Dalam diskusi Webinar yang diselenggarakan oleh Sobat Cyber pada Jumat (5/6), Heru Sutadi, Direktur Eksekutif ICT Institute mengakui UU Telekomunikasi yang saat ini berlaku merupakan UU yang sudah cukup lama dan perlu direvisi. Alasannya karena UU tersebut sudah tidak mampu memayungi teknologi telekomunikasi dan IT yang berkembang sangat cepat.
Menurut Heru RUU Cipta Kerja menjadi momentum bagi perbaikan regulasi di sektor telekomunikasi. Diharapkan dengan adanya revisi ini industri telekomunikasi nasional dapat menjadi lebih baik.
Salah satu isu yang dibahas dalam RUU Cipta Kerja adalah network sharing dan spectrum sharing. Menurut Heru network sharing dan spectrum sharing merupakan suatu keniscayaan di industri telekomunkasi, khususnya untuk menyongsong teknologi baru seperti 5G yang membutuhkan lebar pita frekuensi yang sangat besar.
Ia berpendapat, kalau memang revisi UU Telekomunikasi membutuhkan waktu yang lama, maka Omnibus Law merupakan salah satu cara untuk mempercepat perbaikan regulasi.
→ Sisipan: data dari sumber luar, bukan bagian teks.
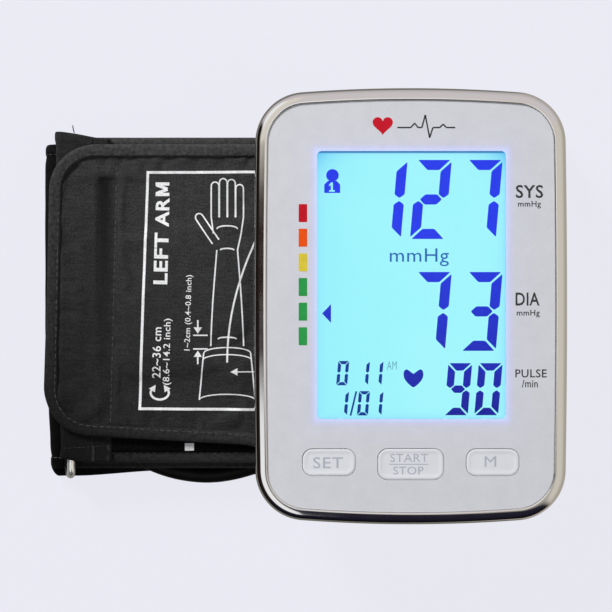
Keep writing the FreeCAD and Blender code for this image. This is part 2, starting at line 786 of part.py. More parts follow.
def fold_sizes():
    """The three folds: name, outer and inner radius, centre x, heights of the two centres, side."""
    return {
        "strap_turn": ("(arm_z) / 2", "strap_gap / 2", "cuff_left + arm_z / 2", "arm_z / 2",
                       "gap_floor + strap_gap / 2", False),
        "arm_turn": ("band_thick + arm_gap / 2", "arm_gap / 2", "cuff_right - 10",
                     "arm_z + arm_gap / 2", "arm_z + arm_gap / 2", True),
        "flap_turn": ("cuff_top / 2", "(flap_z - strap_thick) / 2", "cuff_right - cuff_top / 2",
                      "cuff_top / 2", "(flap_z + strap_thick) / 2", True),
    }


def band():
    """The layers that hold the bladder, and the bladder inside them."""
    arm_x = fold_sizes()["arm_turn"][2]
    inner = "strip_width - 2 * tape"
    low = "tape - strip_width / 2"
    bag_low = "-bladder_width / 2"
    bag_outer, bag_inner = "band_thick - cover + arm_gap / 2", "cover + arm_gap / 2"
    middle = "arm_z + arm_gap / 2"

    def bag(name, grow_by):
        deep = f"band_thick - 2 * cover + 2 * {grow_by}"
        wide = f"bladder_width + 2 * {grow_by}"
        y = f"{bag_low} - {grow_by}"
        upper = slab(f"{name}_upper", f"bladder_left - {grow_by}", arm_x, y, wide,
                     f"upper_z + cover - {grow_by}", deep)
        lower = slab(f"{name}_lower", f"bladder_far_left - {grow_by}", arm_x, y, wide,
                     f"lower_z + cover - {grow_by}", deep)
        turn = half_tube(f"{name}_turn", f"{bag_outer} + {grow_by}", f"{bag_inner} - {grow_by}", arm_x,
                         middle, middle, y, wide, True)
        return fuse(name, upper, lower, turn)

    piece("bladder", bag("bladder", "0"))
    space = bag("bladder_space", "0.05")
    upper = slab("upper_slab", "held_x + 3.8", arm_x, f"{low} + upper_shift", inner, "upper_z", "band_thick")
    lower = slab("lower_slab", "cuff_left + arm_z / 2", arm_x, low, inner, "lower_z", "band_thick")
    piece("upper_band", cut("upper_band", upper, space))
    foot = port_foot()
    hole = cylinder("port_hole", "port_radius + 0.05", "cover + 0.5",
                    (str(foot.x), str(foot.y), "lower_z - 0.2"))
    piece("lower_band", cut("lower_band", lower, space, hole))
    outer, hole, x, z_out, z_in, side = fold_sizes()["arm_turn"]
    turn = half_tube("arm_fold", outer, hole, x, z_out, z_in,
                     f"{low} + upper_shift", f"{inner} - upper_shift", side)
    piece("arm_fold", cut("arm_fold_cover", turn, space))


def strap():
    """The layers of the free end, as far as the flap's hinge line."""
    inner = "strip_width - 2 * tape"
    low = "tape - strip_width / 2"
    folds = fold_sizes()
    for label, fold in (("strap_fold", "strap_turn"), ("flap_fold", "flap_turn")):
        outer, hole, x, z_out, z_in, side = folds[fold]
        piece(label, half_tube(label, outer, hole, x, z_out, z_in, low, inner, side))
    left, right = folds["strap_turn"][2], folds["flap_turn"][2]
    piece("strap", slab("strap", left, right, low, inner, "0", "strap_thick"))
    a, b = value("flap_hinge + hinge_gap"), value(right)
    top, bottom = value("flap_top - tape"), value("flap_root_bottom + tape")
    far = value(low)
    outline = Part.makePolygon([V(a, bottom, 0), V(b, far, 0), V(b, -far, 0), V(a, top, 0), V(a, bottom, 0)])
    root = Part.Face(outline).extrude(UP * value("flap_thick"))
    root.translate(UP * value("flap_z"))
    piece("flap_root", feature("flap_root", root))


def bindings():
    """The tape along the strip's edges: a thin wall on each side of every layer and fold."""
    tapes = {"band_binding": [], "strap_binding": []}
    folds = fold_sizes()
    left, right, arm_x = folds["strap_turn"][2], folds["flap_turn"][2], folds["arm_turn"][2]
    edges = ("-strip_width / 2", "strip_width / 2 - tape")
    for y in edges:
        tapes["band_binding"].append(slab("upper_tape", "held_x + 3.8", arm_x, f"{y} + upper_shift", "tape",
                                          "upper_z", "band_thick"))
        tapes["band_binding"].append(slab("lower_tape", left, arm_x, y, "tape", "lower_z", "band_thick"))
        tapes["strap_binding"].append(slab("strap_tape", left, right, y, "tape", "0", "strap_thick"))
        for fold in ("strap_turn", "flap_turn"):
            outer, hole, x, z_out, z_in, side = folds[fold]
            fold_tape = half_tube("fold_tape", outer, hole, x, z_out, z_in, y, "tape", side)
            tapes["strap_binding"].append(fold_tape)
    for label, solids in tapes.items():
        piece(label, group(label, *solids))


def rounded_wire(corners):
    """A closed wire through corner points, each given with the radius that rounds it."""
    edges, ends = [], []
    count = len(corners)
    for i, (point, radius) in enumerate(corners):
        before = (corners[i - 1][0] - point).normalize()
        after = (corners[(i + 1) % count][0] - point).normalize()
        half_turn = (math.pi - before.getAngle(after)) / 2
        reach = radius * math.tan(half_turn)
        start, end = point + before * reach, point + after * reach
        if radius:
            middle = point + (before + after).normalize() * (radius / math.cos(half_turn) - radius)
            edges.append(Part.Arc(start, middle, end).toShape())
        ends.append((start, end))
    for i in range(count):
        edges.append(Part.LineSegment(ends[i][1], ends[(i + 1) % count][0]).toShape())
    return Part.Wire(Part.__sortEdges__(edges))


def flap_shape(inset, z, thick):
    right, left = value("flap_hinge"), value("flap_left") + inset
    top, radius = value("flap_top") - inset, value("flap_corner") - inset
    corners = (
        (V(right, top, 0), 0),
        (V(left + value("flap_lean"), top, 0), radius),
        (V(left - value("flap_lean"), value("flap_tip_bottom") + inset, 0), radius),
        (V(right, value("flap_root_bottom") + inset, 0), 0),
    )
    solid = Part.Face(rounded_wire(corners)).extrude(UP * value(thick))
    solid.translate(UP * value(z))
    return solid


def flap():
    outer = flap_shape(0.0, "flap_z", "flap_thick")
    inner = flap_shape(value("tape"), "flap_z", "flap_thick")
    piece("flap", feature("flap", inner))
    piece("flap_binding", feature("flap_binding", outer.cut(inner)))
    piece("hook_patch", box("hook_patch", ("38", "96", "hook_thick"), ("flap_left + 10", "-40", "hook_z")))
    piece("pile_patch", box("pile_patch",
                            ("flap_hinge - sleeve_right + 14", "strip_width - 10", "pile_thick"),
                            ("sleeve_right + 1", "upper_shift + 5 - strip_width / 2", "pile_z")))


def ring_path():
    """The ring's wire: two long bars joined by short sides, all corners rounded."""
    held = V(value("held_x"), 0, value("upper_z + band_thick / 2"))
    loose = V(value("loose_x"), 0, value("gap_floor + strap_gap / 2"))
    half = V(0, value("ring_length / 2 - ring_wire"), 0)
    bend = value("ring_bend")
    corners = (held - half, held + half, loose + half, loose - half)
    return rounded_wire([(corner, bend) for corner in corners])


def round_section(path, radius):
    """A circle across the start of a path."""
    edge = path.Edges[0]
    circle = Part.Circle(edge.valueAt(edge.FirstParameter), edge.tangentAt(edge.FirstParameter), radius)
    return Part.Wire([circle.toShape()])


def metal_ring():
    path = ring_path()
    section = round_section(path, value("ring_wire"))
    piece("metal_ring", feature("metal_ring", path.makePipeShell([section], True, True)))
    radius = "band_thick / 2 + sleeve_tape"
    middle = "upper_z + band_thick / 2"
    length, y = "strip_width - 1.5", "upper_shift - 1 - strip_width / 2"
    turn = half_tube("sleeve_turn", radius, "band_thick / 2", f"sleeve_left + {radius}", middle, middle,
                     y, length, False)
    start = f"sleeve_left + {radius}"
    top = slab("sleeve_top", start, "sleeve_right", y, length, "pile_z", "sleeve_tape")
    under = slab("sleeve_under", start, "sleeve_right", y, length, "upper_z - sleeve_tape", "sleeve_tape")
    piece("ring_sleeve", fuse("ring_sleeve", turn, top, under))


def port_foot():
    """Where the bladder's port turns down from the lower band, in line with the hose's first run."""
    first, second = V(*HOSE_ROUTE[0]), V(*HOSE_ROUTE[1])
    return first + (first - second).normalize() * value("port_reach")


def smooth_path(points):
    """Straight runs joined by the largest tangent arcs that they leave room for."""
    edges, here = [], points[0]
    for before, point, after in zip(points, points[1:], points[2:]):
        back, ahead = before - point, after - point
        half_turn = (math.pi - back.getAngle(ahead)) / 2
        reach = 0.45 * min(back.Length, ahead.Length)
        radius = reach / math.tan(half_turn)
        print(f"bend radius {radius:.1f} mm")
        start = point + V(back).normalize() * reach
        end = point + V(ahead).normalize() * reach
        bisector = (V(back).normalize() + V(ahead).normalize()).normalize()
        middle = point + bisector * (radius / math.cos(half_turn) - radius)
        edges.append(Part.LineSegment(here, start).toShape())
        edges.append(Part.Arc(start, middle, end).toShape())
        here = end
    edges.append(Part.LineSegment(here, points[-1]).toShape())
    return Part.Wire(edges)


def tube(path, radius):
    made = path.makePipeShell([round_section(path, radius)], True, False)
    share = made.Volume / (math.pi * radius**2 * path.Length)
    if abs(share - 1) > 0.01:
        raise SystemExit(f"tube volume is {share:.3f} of its section times its length")
    return made


def hose():
    points = [V(*p) for p in HOSE_ROUTE]
    path = smooth_path(points)
    print(f"hose lead length {path.Length:.1f} mm")
    piece("hose_lead", feature("hose_lead", tube(path, value("hose_radius"))))
    foot = port_foot()
    radius = value("port_radius")
    spout = Part.makeCylinder(radius, value("port_reach"), foot, points[0] - foot)
    neck = Part.makeCylinder(radius, value("lower_z + cover") - foot.z + radius, foot - UP * radius)
    flange = Part.makeCylinder(value("port_flange"), 0.8, V(foot.x, foot.y, value("lower_z - 0.8")))
    piece("hose_port", feature("hose_port", spout.fuse(neck).fuse(flange).removeSplitter()))
    ring_in, ring_out = "coil_radius - 2 * hose_radius", "coil_radius + 2 * hose_radius"
    base = ("coil_x", "coil_y", "0")
    floor_turns = cut("floor_turns", cylinder("coil_outer", ring_out, "2 * hose_radius", base),
                      cylinder("coil_inner", ring_in, "2 * hose_radius", base))
    top_base = ("coil_x", "coil_y", "2 * hose_radius")
    arc_turn = (UP, value("coil_end - coil_rise"))
    top_turn = cut("top_turn",
                   cylinder("top_outer", "coil_radius + hose_radius", "2 * hose_radius", top_base,
                            arc_turn, "coil_rise"),
                   cylinder("top_inner", "coil_radius - hose_radius", "2 * hose_radius", top_base))
    piece("hose_coil", fuse("hose_coil", floor_turns, top_turn))


def plug():
    """Lies on the coil, in line with the hose's end."""
    angle = math.radians(value("coil_end"))
    radius = value("coil_radius")
    aim = V(-math.sin(angle), math.cos(angle), 0)
    end = V(value("coil_x") + radius * math.cos(angle), value("coil_y") + radius * math.sin(angle),
            value("2 * hose_radius + plug_radius + 0.05"))
    grip_length, nozzle_length = value("plug_grip"), value("plug_nozzle")
    grip = Part.makeCylinder(value("plug_radius - 0.5"), grip_length, end, aim)
    collar = Part.makeCylinder(value("plug_radius"), 1.6, end + aim * (grip_length - 1.6), aim)
    piece("air_plug", feature("air_plug", grip.fuse(collar).removeSplitter()))
    nozzle = Part.makeCylinder(value("air_bore - 0.05"), nozzle_length, end + aim * grip_length, aim)
    bore = Part.makeCylinder(1.0, nozzle_length, end + aim * grip_length, aim)
    piece("plug_nozzle", feature("plug_nozzle", nozzle.cut(bore)))


def save():
    """Recomputes, checks every object, then writes one STEP file for each sub-part."""
    doc.recompute()
    for thing in doc.Objects:
        if set(thing.State) & {"Invalid", "Error"}:
            raise SystemExit(f"{thing.Label} did not compute: {thing.State}")
    os.makedirs("parts", exist_ok=True)
    for thing in PIECES:
        shape = thing.Shape
        if shape.isNull() or not shape.isValid() or not shape.Solids:
            raise SystemExit(f"{thing.Label} has no valid solid")
        shape.exportStep(os.path.join("parts", f"{thing.Label}.step"))
    print(len(PIECES), "sub-parts")


bezel()
face_panel()
display()
front_case()
rear_case()
battery_box()
battery_lid()
batteries()
buttons()
electronics()
pump()
sockets()
air_lines()
feet()
band()
strap()
bindings()
flap()
metal_ring()
hose()
plug()
save()
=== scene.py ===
"""Looks for the upper-arm blood pressure set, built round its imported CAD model.

Everything is in the frame of the CAD model, in metres; MM turns millimetres into them.
+X is to the right of the display, +Y to its top edge and +Z out of its face.
"""

import math

import bmesh
import bpy
import numpy as np
from mathutils import Matrix, Vector, noise
from mathutils.bvhtree import BVHTree


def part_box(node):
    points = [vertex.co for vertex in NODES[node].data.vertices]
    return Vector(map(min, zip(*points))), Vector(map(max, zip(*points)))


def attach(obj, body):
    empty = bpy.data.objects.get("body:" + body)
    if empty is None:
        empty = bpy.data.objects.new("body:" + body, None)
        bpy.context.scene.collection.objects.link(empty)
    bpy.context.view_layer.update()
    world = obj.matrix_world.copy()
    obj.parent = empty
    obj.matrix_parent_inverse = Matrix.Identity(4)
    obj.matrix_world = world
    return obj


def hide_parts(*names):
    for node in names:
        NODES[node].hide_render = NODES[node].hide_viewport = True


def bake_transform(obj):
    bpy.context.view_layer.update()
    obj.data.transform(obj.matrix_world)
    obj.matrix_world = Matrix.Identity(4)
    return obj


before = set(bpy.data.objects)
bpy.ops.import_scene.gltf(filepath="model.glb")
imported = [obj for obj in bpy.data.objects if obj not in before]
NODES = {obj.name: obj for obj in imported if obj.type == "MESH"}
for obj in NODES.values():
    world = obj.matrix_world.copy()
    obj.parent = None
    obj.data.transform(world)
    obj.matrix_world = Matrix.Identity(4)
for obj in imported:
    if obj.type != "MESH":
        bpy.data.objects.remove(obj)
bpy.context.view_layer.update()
MM = 0.001

CAMERA_PLACE = (2.63, 0.1, 947.0)
CAMERA_FIELD = 254.6
CAMERA_REACH = 900.0
SENSOR = 36.0
HIGHLIGHT_WAY = (-0.5, 0.52, 0.69)
FLOOR_HALF, FLOOR_LEVEL = 3.0, -0.00005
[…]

Usia UU Telekomunikasi, kata dia, sudah lebih dari 20 tahun sedangkan spektrum sharing dan network sharing diperlukan untuk mendukung teknologi yang akan masuk ke Indonesia.
"Penyebabnya adalah untuk implementasi 5G diperlukan alokasi spektrum frekuensi minimal 100 MHz per operator. Kalau tidak sharing maka kita akan kesulitan mengembangkan 5G,” terang Heru.
Pada prinsipnya, network sharing dan spectrum sharing bisa dipergunakan di seluruh perangkat telekomunikasi yang ada. Termasuk IoT. Namun agar network sharing dan spectrum sharing dapat mendukung program strategis nasional dan meningkatkan investasi, Heru melihat sangat tepat jika network sharing dan spectrum sharing diterapkan di teknologi baru yang akan masuk ke Indonesia. Seperti 5G.
“Kebutuhan network sharing dan spectrum sharing adalah untuk teknologi baru. Untuk itu network sharing dan spectrum sharing harusnya bisa diimplementasikan di 5G,” ujar Heru pada acara diskusi Sobat Cyber.
Dengan network sharing dan spectrum sharing yang diimplementasikan di 5G Heru menilai tujuan untuk mendatangkan investasi baru ke Indonesia dan mendukung program percepatan ekonomi dapat terwujud. Untuk itu perlu ditegaskan dalam RUU Cipta Kerja agar network sharing dan spectrum sharing diterapkan di teknologi baru.
Pentingnya network sharing dan spectrum sharing di teknologi baru juga didukung oleh data yang disampaikan oleh Indra Maulana Kepala Bagian Hukum dan Kerja Sama Ditjen Penyelenggaraan Pos dan Informatika Kementerian Kominfo, yang mewakili Ahmad M. Ramli selaku Dirjen Penyelenggaraan Pos dan Informatika (PPI) pada acara diskusi yang sama. Data yang disampaikan Indra menunjukan dengan jelas bahwa saat ini cakupan layanan telekomunikasi di Indonesia sudah sangat luas dan tersebar hampir di seluruh wilayah di mana masyarakat bermukim.
Dari total luas pemukiman di Indonesia yang mencapai lebih dari 44,6 juta kilometer persegi cakupan sinyal 4G sudah mencapai 43,5 kilometer persegi atau mencapai 97,51 persen sedangkan cakupan sinyal 3G sudah mencapai 43 kilometer persegi atau mencapai 96,34 persen. Sementara itu, cakupan sinyal 2G sudah mencapai 99 persen yaitu mencapai 44,23 kilometer persegi.
Berdasarkan data tersebut, wajar jika Heru menilai network sharing dan spectrum sharing idealnya hanya diimplementasikan pada teknologi baru, serta tidak diperlukan lagi untuk teknologi 2G, 3G, dan 4G yang cakupan sinyalnya telah hampir mencapai 100 persen wilayah tempat masyarakat bermukim. Tujuannya tidak lain adalah guna mendukung program strategis nasional pemerintahan Presiden Joko Widodo untuk meningkatkan investasi di dalam negeri.